You know -- and while I am sure it's happened once or twice -- I have never seen a pundit get up-in-arms over women wearing men's clothes. I think if these pundits had a choice to complain about one or the other thing, they would invariably chose the guy in a dress (I can certainly attest to the possibility (however unlikely) that dame Sandra Bernhardt is really a man, but has Lofton complained there?). This is of course not counting the fact that someone SHOULD have gotten on Lofton's case for not even attempting to back up his claim of a man in a dress, but just his mere implication of this being so. It's easy to see why Stengel was trying to keep to the topic he was on the show to do and not let Lofton poise himself on a bible.
Python-envy? Cutting a little too close to the mark, I think.
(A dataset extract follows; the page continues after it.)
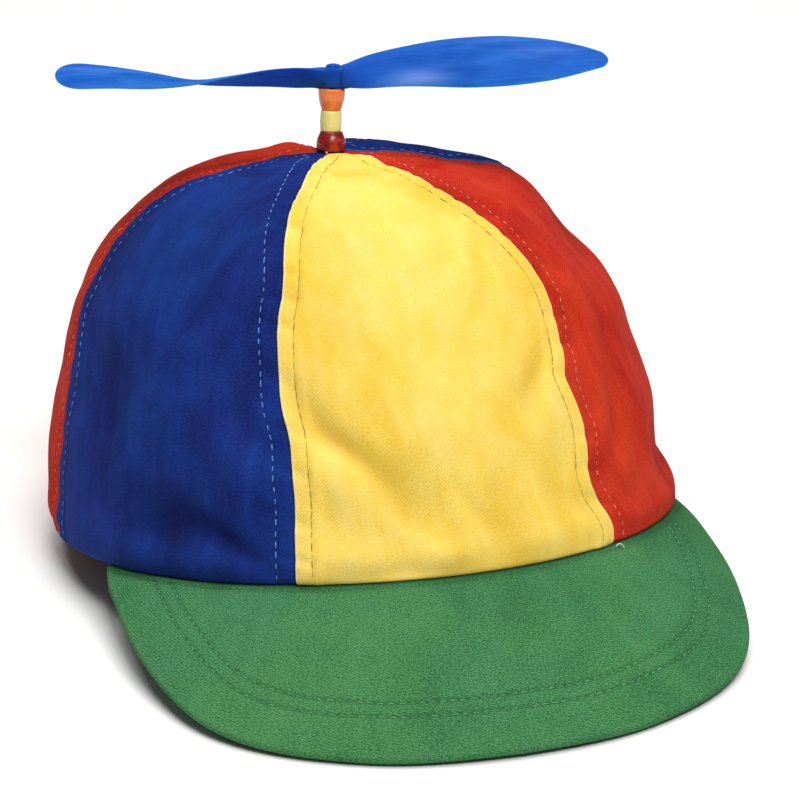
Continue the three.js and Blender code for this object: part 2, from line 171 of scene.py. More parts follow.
FINE_FOLDS = [
    (5, 0.680, 0.114, 0.18, 0.041, -10, -0.0170),
    (5, 0.805, 0.088, 0.19, 0.027, -28, -0.0220),
    (5, 0.775, 0.054, 0.14, 0.040, -28, 0.0120),
    (5, 0.873, 0.188, 0.15, 0.058, 0, 0.0140),
    (5, 0.865, 0.250, 0.15, 0.050, -37, -0.0150),
    (5, 0.940, 0.222, 0.14, 0.040, 0, -0.0150),
    (5, 0.485, 0.128, 0.22, 0.087, -1, -0.0117),
    (5, 0.600, 0.045, 0.40, 0.045, -8, 0.0070),
    (5, 0.635, 0.303, 0.12, 0.058, -47, -0.0060),
    (5, 0.350, 0.250, 0.16, 0.060, 30, -0.0070),
    (5, 0.818, 0.480, 0.33, 0.087, -81, 0.0087),
    (5, 0.690, 0.456, 0.32, 0.087, -79, -0.0060),
    (5, 0.310, 0.136, 0.14, 0.058, -65, -0.0068),
    (5, 0.922, 0.130, 0.12, 0.039, -5, -0.0090),
    (0, 0.085, 0.268, 0.15, 0.043, -46, -0.0200),
    (0, 0.203, 0.209, 0.18, 0.027, -36, -0.0200),
    (0, 0.130, 0.230, 0.13, 0.022, -24, -0.0130),
    (0, 0.330, 0.152, 0.20, 0.046, -26, -0.0160),
    (0, 0.113, 0.180, 0.13, 0.050, -32, 0.0140),
    (0, 0.305, 0.232, 0.22, 0.070, -42, 0.0110),
    (0, 0.100, 0.123, 0.08, 0.044, -9, -0.0090),
    (0, 0.853, 0.273, 0.17, 0.037, 34, -0.0160),
    (0, 0.893, 0.237, 0.12, 0.039, 39, 0.0070),
    (0, 0.652, 0.144, 0.16, 0.080, -27, -0.0097),
    (0, 0.522, 0.133, 0.15, 0.024, -54, -0.0080),
    (0, 0.900, 0.109, 0.12, 0.039, -36, -0.0100),
    (0, 0.345, 0.118, 0.12, 0.030, -38, -0.0078),
    (0, 0.588, 0.185, 0.24, 0.090, 2, 0.0049),
    (0, 0.522, 0.393, 0.20, 0.110, -25, -0.0039),
    (1, 0.065, 0.324, 0.09, 0.029, -8, -0.0170),
    (1, 0.060, 0.229, 0.09, 0.033, -3, -0.0140),
    (1, 0.058, 0.148, 0.09, 0.045, -4, -0.0140),
    (1, 0.175, 0.204, 0.22, 0.031, 66, -0.0120),
    (1, 0.117, 0.227, 0.15, 0.033, 72, 0.0090),
    (1, 0.330, 0.170, 0.26, 0.040, 84, 0.0090),
    (1, 0.450, 0.120, 0.20, 0.034, 88, -0.0060),
    (1, 0.300, 0.310, 0.16, 0.045, 75, -0.0090),
    (1, 0.138, 0.088, 0.12, 0.036, -41, -0.0070),
    (1, 0.603, 0.436, 0.21, 0.058, 20, -0.0078),
    (2, 0.35, 0.14, 0.26, 0.034, -30, -0.011),
    (2, 0.75, 0.30, 0.22, 0.034, 40, -0.010),
    (2, 0.20, 0.24, 0.16, 0.040, 20, -0.009),
    (3, 0.30, 0.12, 0.26, 0.034, 24, -0.011),
    (3, 0.72, 0.14, 0.24, 0.034, -28, -0.011),
    (3, 0.50, 0.42, 0.24, 0.045, 8, 0.009),
    (4, 0.35, 0.13, 0.24, 0.034, 30, -0.010),
    (4, 0.70, 0.32, 0.22, 0.034, -44, -0.009),
    (4, 0.20, 0.22, 0.18, 0.040, -16, -0.010),
]
FOLDS = [dict(zip(FOLD_COLUMNS, row)) for row in BROAD_FOLDS + FINE_FOLDS]
FOLD_FADE = 0.09
FINE_FADE = 0.03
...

The measure of insecurity in the need to portray men in pants and ties and suits makes one suspect that any of these pundits is afraid ... really afraid ... and of nothing in particular.
I would guess that Mr. Lofton is not a fan of the greatest entertainer of all time, Mr. Milton Berle.
I think the one about the Brits pillaging, raping and looting was lifted from the movie "The Patriot" which also had the Brits herding all of the townspeople into the local church and burning it. (All of which shows Mel knows history like he knows theology like he knows who really runs this country and the world).
British soldiers were under military law and while the officers may not have cared if colonists were raped or brutalized, they were concerned about discipline and that meant if the troops did rape, pillage and plunder, it was under proper orders and supervision.
Condie Rice, having rewritten WW2 with "werewolf units" of guerrillas attacking US troops in postwar Germany at least until 1948, now rewrites history by comparing the Iraqi war to the Civil War (does this make Chalabi Butterfly McQueen?) If we are to rewrite history in our own images, we must first destroy the history of what actually happened.
Thanks, entlord, for the reply. But wasn't that scene you mentioned from "The Patriot" a synagogue getting torched, not a church? Or did a church get torched too?
My totally inexpert guess here (aside from Mad Mel making shit up), is that there may have been consensual affairs between white women and the soldiers quartered in their houses. Mutual desire would have been probable, and opportunities unmissable. A woman who was found out would call it "rape" to avoid being called a slut ("I closed my eyes and thought of England! Honest!"); her husband would agree to avoid being called a cuckold; the army would discipline, or kinda pretend to discipline, the errant soldier; and everyone would just shut up about it from then on.